The sleeve gastrectomy works to create a small narrow stomach essentially a stomach about the size of an eight inch segment of garden hose. As a result, the patient eats much less and feels less hunger. Unlike the gastric bypass, there is no change in the anatomy of the intestine so there is no malabsorption.
The obvious benefit of sleeve gastrectomy surgery is weight loss.
Traditionally, surgeons would claim that weight loss surgery was effective because it resulted in eating less (restriction) and absorbing fewer calories (malabsorption). Although this is true, there are more important mechanisms as to why patients lose weight following bariatric surgeries.
Based on current research, physicians and educators believe that weight loss after a sleeve gastrectomy is also due to a reduction in the levels of hunger hormones, most notably ghrelin, which is believed to stimulate our desire to eat. After removing a large percentage of the stomach volume, the levels of ghrelin are reduced so we feel less hunger after having the gastric sleeve.

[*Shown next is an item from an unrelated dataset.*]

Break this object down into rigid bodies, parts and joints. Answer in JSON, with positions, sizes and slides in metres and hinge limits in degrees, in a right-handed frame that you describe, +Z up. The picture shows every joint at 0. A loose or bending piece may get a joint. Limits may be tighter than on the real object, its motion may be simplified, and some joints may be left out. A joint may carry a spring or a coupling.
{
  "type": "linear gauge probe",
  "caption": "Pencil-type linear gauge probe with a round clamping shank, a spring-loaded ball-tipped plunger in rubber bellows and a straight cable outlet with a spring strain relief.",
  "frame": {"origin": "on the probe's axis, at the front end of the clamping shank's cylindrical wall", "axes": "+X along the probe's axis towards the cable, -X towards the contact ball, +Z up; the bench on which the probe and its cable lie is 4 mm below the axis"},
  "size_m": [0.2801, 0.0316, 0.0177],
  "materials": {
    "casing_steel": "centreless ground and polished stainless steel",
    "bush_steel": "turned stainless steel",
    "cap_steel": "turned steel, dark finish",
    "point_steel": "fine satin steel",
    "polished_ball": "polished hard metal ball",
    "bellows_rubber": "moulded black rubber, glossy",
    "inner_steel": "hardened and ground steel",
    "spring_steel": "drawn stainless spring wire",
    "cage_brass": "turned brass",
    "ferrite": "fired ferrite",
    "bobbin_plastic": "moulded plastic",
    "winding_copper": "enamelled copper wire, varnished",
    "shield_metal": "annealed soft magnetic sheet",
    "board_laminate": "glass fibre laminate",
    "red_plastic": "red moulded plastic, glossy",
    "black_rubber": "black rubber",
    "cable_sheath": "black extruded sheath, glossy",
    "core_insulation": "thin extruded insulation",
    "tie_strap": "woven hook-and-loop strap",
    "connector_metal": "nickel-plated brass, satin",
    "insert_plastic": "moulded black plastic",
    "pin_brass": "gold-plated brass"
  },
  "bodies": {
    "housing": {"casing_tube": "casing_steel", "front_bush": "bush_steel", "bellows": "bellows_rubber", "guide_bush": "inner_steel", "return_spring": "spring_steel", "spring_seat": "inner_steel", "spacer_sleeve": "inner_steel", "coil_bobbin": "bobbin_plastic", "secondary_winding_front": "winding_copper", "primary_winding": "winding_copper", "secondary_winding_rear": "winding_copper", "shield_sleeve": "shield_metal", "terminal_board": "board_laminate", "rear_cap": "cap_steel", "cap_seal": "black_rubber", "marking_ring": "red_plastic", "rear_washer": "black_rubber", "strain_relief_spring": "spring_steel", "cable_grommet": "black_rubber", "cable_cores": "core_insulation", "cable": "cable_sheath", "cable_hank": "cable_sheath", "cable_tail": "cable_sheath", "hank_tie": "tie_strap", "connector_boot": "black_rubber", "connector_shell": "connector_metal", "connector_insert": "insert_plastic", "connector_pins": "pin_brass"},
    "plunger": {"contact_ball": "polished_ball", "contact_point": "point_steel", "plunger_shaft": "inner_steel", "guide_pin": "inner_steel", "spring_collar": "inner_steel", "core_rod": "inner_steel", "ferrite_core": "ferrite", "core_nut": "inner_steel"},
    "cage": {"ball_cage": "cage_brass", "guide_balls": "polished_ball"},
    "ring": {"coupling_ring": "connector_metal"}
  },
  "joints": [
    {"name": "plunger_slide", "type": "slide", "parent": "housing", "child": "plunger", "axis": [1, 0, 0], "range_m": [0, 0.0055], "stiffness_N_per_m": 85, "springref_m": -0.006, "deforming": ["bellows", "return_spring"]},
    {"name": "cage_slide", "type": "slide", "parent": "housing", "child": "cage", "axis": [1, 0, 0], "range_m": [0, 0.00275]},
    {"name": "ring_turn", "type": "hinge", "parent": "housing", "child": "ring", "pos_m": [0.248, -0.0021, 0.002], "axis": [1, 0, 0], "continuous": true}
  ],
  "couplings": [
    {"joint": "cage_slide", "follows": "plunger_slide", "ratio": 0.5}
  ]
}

The future of gastric sleeve surgery is much safer.
In the past, bariatric surgery was performed by creating a large incision. Not only is this unappealing, but doing an open operation carries more surgical risk. Currently, all of these operations, including the gastric bypass, are performed laparoscopically (TV camera surgery) or even with the surgical robot.
As bariatric surgeries have evolved, so has the risk of surgery.
Many patients know they need to lose weight but are afraid to consider the option of weight loss surgery because of the perceived risk. However, a laparoscopic sleeve gastrectomy has less risk than many other commonly performed abdominal surgeries. In fact, for our obese patients, the overall risk of the disease of obesity and its health consequences is greater than having surgery to lose weight.
The benefits of the gastric sleeve.
As mentioned above, not having weight loss surgery can actually be more detrimental and fatal to patients than having the procedure done.
Like other surgical weight loss procedures, the gastric sleeve cures many obesity-related health concerns, so long as the patient continues to maintain their “new” weight. In most cases, the gastric sleeve will cure diabetes, sleep apnea, hypertension, joint pain, and heart disease as well as the rate of cancerous risk significantly decreases.
Consider the condition of obesity as a chronic disease. Like any other medical problem or chronic disease, it must be treated.